%%
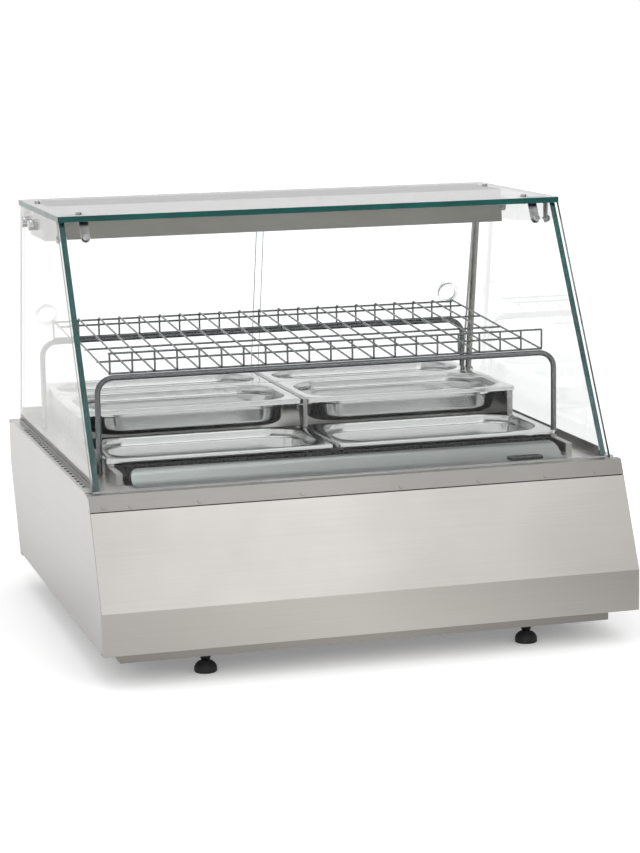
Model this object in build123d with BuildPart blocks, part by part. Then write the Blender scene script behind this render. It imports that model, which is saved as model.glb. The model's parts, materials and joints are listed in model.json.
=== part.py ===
"""Countertop refrigerated display case with a slanted glass hood.

Millimetres. X runs to the right, Y towards the operator's side at the back, Z up.
The origin is the centre of the footprint at the height of the worktop.
"""
import os
from math import atan, cos, radians, sin, tan

from build123d import *

os.makedirs("parts", exist_ok=True)

# Overall size
overall_width = 758.0
overall_depth = 724.0
half_width = overall_width / 2

# Heights of the casing
plinth_bottom = 24.2
plinth_height = 20.4
casing_bottom = plinth_bottom + plinth_height
band_top = 102.0
trim_bottom = 227.1
deck_top = 247.2
rear_crease = 182.0

# Setbacks of the casing from its foremost plane
panel_setback = 56.0
trim_setback = 56.7
deck_setback = 67.0
rear_bottom_setback = 62.0

# Sheet metal and clearances
sheet = 1.2
thin_sheet = 0.8
rest_gap = 0.3
seat_gap = 0.2
fold_return = 20.0

# Glass hood
glass = 8.0
hood_tilt = 29.9
front_glass_foot = 83.0
front_glass_setback = 9.1
side_glass_setback = 12.1
top_glass_front = 279.3
top_glass_rear = overall_depth - 111.5
top_glass_setback = 9.4
hood_top = 599.5
glass_joint = 0.3
rear_glass_foot = overall_depth - 34.0
rear_lean = atan(0.23)
pane_bottom_gap = 0.2
front_glass_half = half_width - front_glass_setback
side_glass_outer = half_width - side_glass_setback
top_glass_half = half_width - top_glass_setback

# Glass channels
channel_wall = 1.2
channel_inner_height = 13.0
channel_outer_height = 6.4
channel_rear = rear_glass_foot - 1.0
front_channel_depth = 9.0

# Vent slots beside the glass
vent_count = 25
vent_first = 136.6
vent_last = overall_depth - 112.5
vent_width = 5.0
vent_length = 9.5
vent_offset = 7.5

# Sliding doors
door_glass = 5.0
door_overlap_right = 10.0
door_overlap_left = 0.5
door_side_gap = 2.4
track_wall = 2.0
track_groove = 6.0
track_end_gap = 1.6
sill_height = 25.0
sill_groove = 9.0
head_height = 22.0
head_groove = 17.0
door_lift_play = 5.0
pull_hole = 30.0
pull_flange = 36.0
pull_rim = 1.0
pull_height = 180.0
pull_inset = 34.0

# Well under the pans
well_half = half_width - 61.2
well_front = 120.0
well_rear = 478.0
well_floor = 150.0
drain_diameter = 20.0
insulation_half = half_width - 29.0
insulation_wall = 16.0
insulation_bottom = 52.0

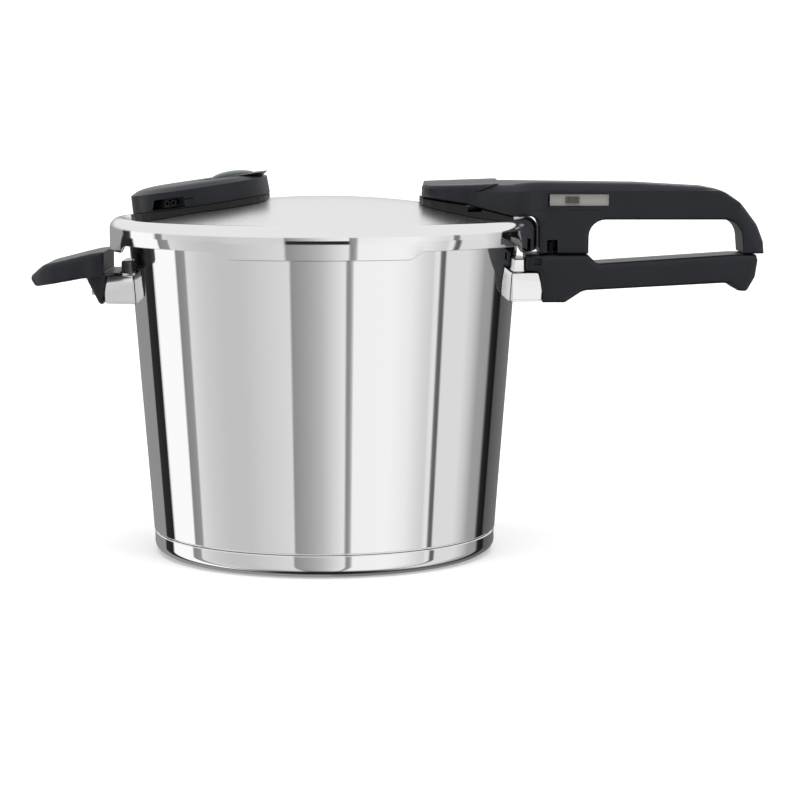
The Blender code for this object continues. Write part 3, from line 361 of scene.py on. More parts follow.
foot_r = wall_r(BASE_H + 0.0011)
floor_r = wall_r(BASE_H) - WALL_T
pot_corners = [
    (0, FLOOR_Z + WALL_T, 0), (floor_r - 0.0050, FLOOR_Z + WALL_T, 0.0060),
    (floor_r, BASE_H + 0.0045, 0.0080),
    (MOUTH_R - 0.0004, POT_H - 0.0016, 0.0010), (MOUTH_R + 0.0008, POT_H, 0.0010), (LUG_R, POT_H, 0.0012),
    (LUG_R, POT_H - FLANGE_DROP, 0.0003), (LUG_R - WALL_T, POT_H - FLANGE_DROP, 0.0003),
    (LUG_R - WALL_T, POT_H - WALL_T, 0.0004), (wall_r(POT_H - WALL_T) + 0.0002, POT_H - WALL_T, 0.0010),
    (foot_r, BASE_H + 0.0011, 0.0004), (foot_r - 0.0010, BASE_H + 0.0003, 0),
    (foot_r - 0.0048, FLOOR_Z + 0.0012, 0.001),
    (foot_r - 0.0085, FLOOR_Z, 0.002), (0, FLOOR_Z, 0),
]
pot_line = rounded_line(pot_corners, 5)
inside_share = np.zeros(len(pot_line))
inside_share[: int(np.argmax(pot_line[:, 0] > MOUTH_R - 0.001))] = 1.0


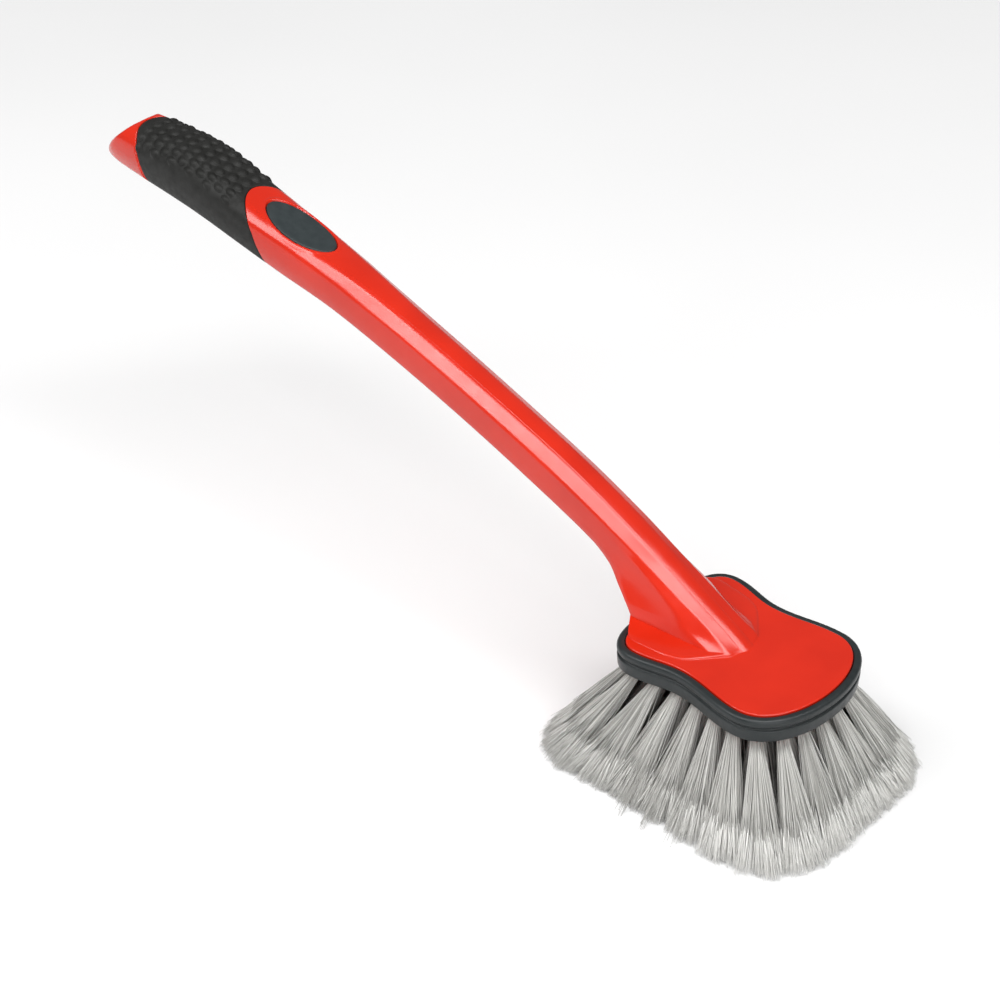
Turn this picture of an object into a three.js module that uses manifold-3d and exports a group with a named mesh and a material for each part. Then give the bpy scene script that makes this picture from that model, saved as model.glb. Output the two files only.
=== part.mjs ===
// A hand brush for washing wheels: a moulded plastic handle that grows out of a flat waisted
// head, a soft sleeve and a thumb pad on the grip, a soft bumper round the head, and bristle
// tufts set in blind holes in the underside of the head.
//
// Millimetres, +Z up. The bristle tips are trimmed flat at z = 0 and the origin is the middle of
// that trimmed face. The head lies flat above it, the handle runs back along -X and rises, and
// the brush is a mirror image of itself across the XZ plane.
import * as THREE from "three";
import { mergeVertices } from "three/addons/utils/BufferGeometryUtils.js";
import Module from "manifold-3d";

const wasm = await Module();
wasm.setup();

// ---- driving dimensions ------------------------------------------------------------------
const HEAD_TOP = 64; // the head's flat top above the trimmed bristle tips
const HEAD_THICKNESS = 13;
const HEAD_BOTTOM = HEAD_TOP - HEAD_THICKNESS;
const HEAD_HALF_LENGTH = 47.5; // the plastic plate, without its bumper
const HEAD_HALF_WIDTH = 36;
const FIT_GAP = 0.3; // clearance between any two neighbouring pieces

const BUMPER_WIDTH = 4; // how far the soft rim stands out from the plate
const BUMPER_HEIGHT = 12.4;

const CROWN_RISE = 0.03; // the handle's flat top falls by this part of its height to each side
const SLEEVE_WALL = 2.4;
const LOBE_HALF_WIDTH = 17.5; // the lobes at both ends of the sleeve, wider than the grip
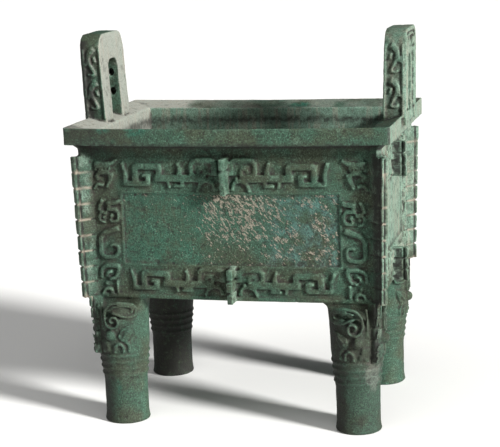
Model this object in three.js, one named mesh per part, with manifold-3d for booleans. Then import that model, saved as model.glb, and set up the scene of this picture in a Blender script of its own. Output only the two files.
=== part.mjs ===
%%
- [REQUEST]:
How many lines in the listing above contain "Blender"? Answer with the number alone.

- [COMPLETE RESPONSE]:
3